APPRENTICE star and West Ham United vice-chair Karren Brady answers your careers questions and meets an inspirational CEO.

Here she gives a reader advice on how to feel confident and champion yourself without looking like you're blowing your own trumpet.

Q) I love watching The Apprentice, both for entertainment and to try to learn more about business.

While I find myself rolling my eyes at some of the more ridiculous things the candidates say, I’m always impressed by how confident and sure of their abilities most of them seem to be. This is something I struggle with.

I hate blowing my own trumpet, and end up making projects I’ve been responsible for sound like they were nothing to do with me. Do you have any tips on how to own my successes?

Clare, via email


Karren Brady’s career advice on taking a big risk to start working for yourself

Karren Brady’s career advice on asking for a raise in a salaried job

A) No candidate on The Apprentice has ever been shy about sharing their successes! Championing yourself isn’t about being arrogant, it’s about being assertive.

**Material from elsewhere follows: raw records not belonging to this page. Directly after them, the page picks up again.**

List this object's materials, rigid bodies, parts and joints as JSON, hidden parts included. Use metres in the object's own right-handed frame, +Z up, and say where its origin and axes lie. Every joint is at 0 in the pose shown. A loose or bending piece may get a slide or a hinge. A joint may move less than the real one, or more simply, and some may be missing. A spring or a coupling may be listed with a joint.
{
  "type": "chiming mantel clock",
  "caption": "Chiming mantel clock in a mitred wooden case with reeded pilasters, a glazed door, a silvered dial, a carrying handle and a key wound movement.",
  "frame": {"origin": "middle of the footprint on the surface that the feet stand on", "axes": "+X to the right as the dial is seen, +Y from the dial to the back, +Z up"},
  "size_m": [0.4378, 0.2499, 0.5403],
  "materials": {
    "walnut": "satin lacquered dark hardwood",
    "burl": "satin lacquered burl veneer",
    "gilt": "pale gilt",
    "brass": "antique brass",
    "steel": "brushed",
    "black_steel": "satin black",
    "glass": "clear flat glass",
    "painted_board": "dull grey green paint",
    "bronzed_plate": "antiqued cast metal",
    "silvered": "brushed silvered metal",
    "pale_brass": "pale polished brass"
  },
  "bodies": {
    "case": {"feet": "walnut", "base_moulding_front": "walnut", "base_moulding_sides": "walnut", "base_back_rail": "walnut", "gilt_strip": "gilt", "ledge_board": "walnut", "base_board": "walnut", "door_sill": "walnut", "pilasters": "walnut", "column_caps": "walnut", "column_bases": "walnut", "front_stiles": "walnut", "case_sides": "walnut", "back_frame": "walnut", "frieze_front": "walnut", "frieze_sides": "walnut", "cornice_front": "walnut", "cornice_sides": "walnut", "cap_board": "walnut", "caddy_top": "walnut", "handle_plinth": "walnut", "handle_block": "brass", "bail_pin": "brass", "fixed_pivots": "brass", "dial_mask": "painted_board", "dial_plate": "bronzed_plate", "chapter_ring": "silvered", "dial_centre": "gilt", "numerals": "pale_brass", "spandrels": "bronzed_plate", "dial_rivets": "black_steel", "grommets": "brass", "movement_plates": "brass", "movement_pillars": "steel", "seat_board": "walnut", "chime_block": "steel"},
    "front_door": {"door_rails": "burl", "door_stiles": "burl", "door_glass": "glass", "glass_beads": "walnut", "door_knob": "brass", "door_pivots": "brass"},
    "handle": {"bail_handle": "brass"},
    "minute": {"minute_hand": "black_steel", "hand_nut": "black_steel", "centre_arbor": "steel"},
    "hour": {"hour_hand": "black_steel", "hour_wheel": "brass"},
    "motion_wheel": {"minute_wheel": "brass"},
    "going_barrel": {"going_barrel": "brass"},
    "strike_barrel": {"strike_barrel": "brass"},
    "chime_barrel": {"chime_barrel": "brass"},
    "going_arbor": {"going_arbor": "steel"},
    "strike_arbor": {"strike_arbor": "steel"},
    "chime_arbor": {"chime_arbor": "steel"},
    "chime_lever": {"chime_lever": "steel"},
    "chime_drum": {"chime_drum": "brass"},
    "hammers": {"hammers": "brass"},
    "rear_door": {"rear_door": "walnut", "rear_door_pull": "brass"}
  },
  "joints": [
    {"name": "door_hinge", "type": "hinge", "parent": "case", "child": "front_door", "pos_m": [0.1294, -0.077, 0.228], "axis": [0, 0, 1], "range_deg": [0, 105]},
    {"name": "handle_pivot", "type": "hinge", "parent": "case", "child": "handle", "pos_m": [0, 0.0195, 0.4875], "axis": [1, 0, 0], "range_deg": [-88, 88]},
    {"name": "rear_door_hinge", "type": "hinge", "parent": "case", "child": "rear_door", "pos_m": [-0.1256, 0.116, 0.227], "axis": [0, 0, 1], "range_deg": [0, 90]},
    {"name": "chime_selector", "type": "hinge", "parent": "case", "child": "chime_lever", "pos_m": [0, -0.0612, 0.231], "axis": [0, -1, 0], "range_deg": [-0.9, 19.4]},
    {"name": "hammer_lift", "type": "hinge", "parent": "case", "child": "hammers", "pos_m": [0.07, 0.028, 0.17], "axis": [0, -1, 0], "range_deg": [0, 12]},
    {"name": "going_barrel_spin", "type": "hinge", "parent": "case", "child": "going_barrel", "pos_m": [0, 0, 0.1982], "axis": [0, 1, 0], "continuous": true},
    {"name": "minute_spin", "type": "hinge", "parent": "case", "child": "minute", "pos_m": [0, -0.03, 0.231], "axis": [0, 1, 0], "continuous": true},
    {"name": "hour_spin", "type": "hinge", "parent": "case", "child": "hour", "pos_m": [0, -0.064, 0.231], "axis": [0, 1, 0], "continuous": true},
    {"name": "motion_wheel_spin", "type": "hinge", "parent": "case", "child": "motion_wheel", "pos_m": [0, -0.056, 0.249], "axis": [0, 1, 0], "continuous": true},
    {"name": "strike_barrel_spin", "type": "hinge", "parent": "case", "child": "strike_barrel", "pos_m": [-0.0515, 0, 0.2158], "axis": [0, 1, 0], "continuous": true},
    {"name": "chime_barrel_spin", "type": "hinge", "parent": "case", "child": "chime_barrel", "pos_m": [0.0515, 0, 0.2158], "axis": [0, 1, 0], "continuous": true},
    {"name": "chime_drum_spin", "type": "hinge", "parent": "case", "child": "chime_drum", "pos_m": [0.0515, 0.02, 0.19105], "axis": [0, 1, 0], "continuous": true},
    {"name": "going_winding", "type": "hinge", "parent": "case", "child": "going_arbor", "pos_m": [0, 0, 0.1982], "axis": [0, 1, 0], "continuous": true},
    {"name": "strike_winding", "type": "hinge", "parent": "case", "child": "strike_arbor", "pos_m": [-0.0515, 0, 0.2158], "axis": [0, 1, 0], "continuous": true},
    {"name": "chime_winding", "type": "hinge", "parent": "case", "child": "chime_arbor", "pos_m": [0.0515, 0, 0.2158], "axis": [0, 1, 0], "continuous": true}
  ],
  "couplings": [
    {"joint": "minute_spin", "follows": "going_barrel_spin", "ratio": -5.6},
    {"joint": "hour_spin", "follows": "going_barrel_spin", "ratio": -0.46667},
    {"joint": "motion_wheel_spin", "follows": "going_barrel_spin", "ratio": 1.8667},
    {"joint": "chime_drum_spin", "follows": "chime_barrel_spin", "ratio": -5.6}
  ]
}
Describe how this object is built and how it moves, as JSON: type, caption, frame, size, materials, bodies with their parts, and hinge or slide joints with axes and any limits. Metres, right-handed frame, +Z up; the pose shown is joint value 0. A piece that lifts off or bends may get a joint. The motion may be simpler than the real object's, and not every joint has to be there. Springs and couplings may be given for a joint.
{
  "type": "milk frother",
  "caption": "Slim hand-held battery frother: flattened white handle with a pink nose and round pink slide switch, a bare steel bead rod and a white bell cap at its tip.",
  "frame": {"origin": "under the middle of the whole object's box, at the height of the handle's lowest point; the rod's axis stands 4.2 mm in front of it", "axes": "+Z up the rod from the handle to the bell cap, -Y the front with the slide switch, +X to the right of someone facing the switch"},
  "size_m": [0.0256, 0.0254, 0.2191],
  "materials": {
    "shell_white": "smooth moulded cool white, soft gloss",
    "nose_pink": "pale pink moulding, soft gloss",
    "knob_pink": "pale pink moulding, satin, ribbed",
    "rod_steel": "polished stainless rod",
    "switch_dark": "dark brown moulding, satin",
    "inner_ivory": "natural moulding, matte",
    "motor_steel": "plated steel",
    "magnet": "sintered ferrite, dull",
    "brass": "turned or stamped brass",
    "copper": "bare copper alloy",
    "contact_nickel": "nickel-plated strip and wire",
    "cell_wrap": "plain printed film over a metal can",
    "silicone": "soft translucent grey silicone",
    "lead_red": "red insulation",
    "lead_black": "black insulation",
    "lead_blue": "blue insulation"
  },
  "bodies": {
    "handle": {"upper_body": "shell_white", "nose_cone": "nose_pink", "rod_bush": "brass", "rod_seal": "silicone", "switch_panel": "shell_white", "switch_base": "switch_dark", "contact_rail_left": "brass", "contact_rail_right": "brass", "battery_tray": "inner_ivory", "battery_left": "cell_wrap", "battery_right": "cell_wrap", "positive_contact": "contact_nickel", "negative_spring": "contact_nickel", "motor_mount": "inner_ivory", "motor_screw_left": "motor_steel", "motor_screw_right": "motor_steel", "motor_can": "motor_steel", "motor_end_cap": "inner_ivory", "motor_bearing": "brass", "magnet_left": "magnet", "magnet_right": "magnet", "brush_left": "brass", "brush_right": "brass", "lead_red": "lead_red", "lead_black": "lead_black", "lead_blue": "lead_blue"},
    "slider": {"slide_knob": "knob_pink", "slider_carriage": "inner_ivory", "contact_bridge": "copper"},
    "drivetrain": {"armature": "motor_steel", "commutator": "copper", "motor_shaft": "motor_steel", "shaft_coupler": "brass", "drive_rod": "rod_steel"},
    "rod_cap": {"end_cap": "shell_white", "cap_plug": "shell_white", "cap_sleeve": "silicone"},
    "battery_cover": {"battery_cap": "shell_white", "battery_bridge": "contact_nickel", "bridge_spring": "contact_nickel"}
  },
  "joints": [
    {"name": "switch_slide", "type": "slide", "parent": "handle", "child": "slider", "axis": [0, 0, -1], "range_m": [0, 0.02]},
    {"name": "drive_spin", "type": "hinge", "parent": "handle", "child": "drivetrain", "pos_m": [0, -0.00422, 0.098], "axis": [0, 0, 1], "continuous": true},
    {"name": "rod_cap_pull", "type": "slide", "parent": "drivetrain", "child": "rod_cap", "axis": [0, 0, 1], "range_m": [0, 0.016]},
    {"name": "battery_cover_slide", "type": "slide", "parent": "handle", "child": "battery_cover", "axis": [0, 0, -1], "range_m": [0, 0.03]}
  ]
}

If you want other people to see your worth, you need to learn how to advocate for yourself, as nobody else will do it for you. It’s helpful to remind yourself that great businesses have great staff – and they want to keep their rising stars.

So it’s really important that you understand your worth and your contribution, stay enthusiastic and make sure people know about it. Championing yourself is also about how you communicate.

Don’t expect to be congratulated or praised if you say to your boss: “I’ve been so busy this week, I’ve worked until 8pm every night.”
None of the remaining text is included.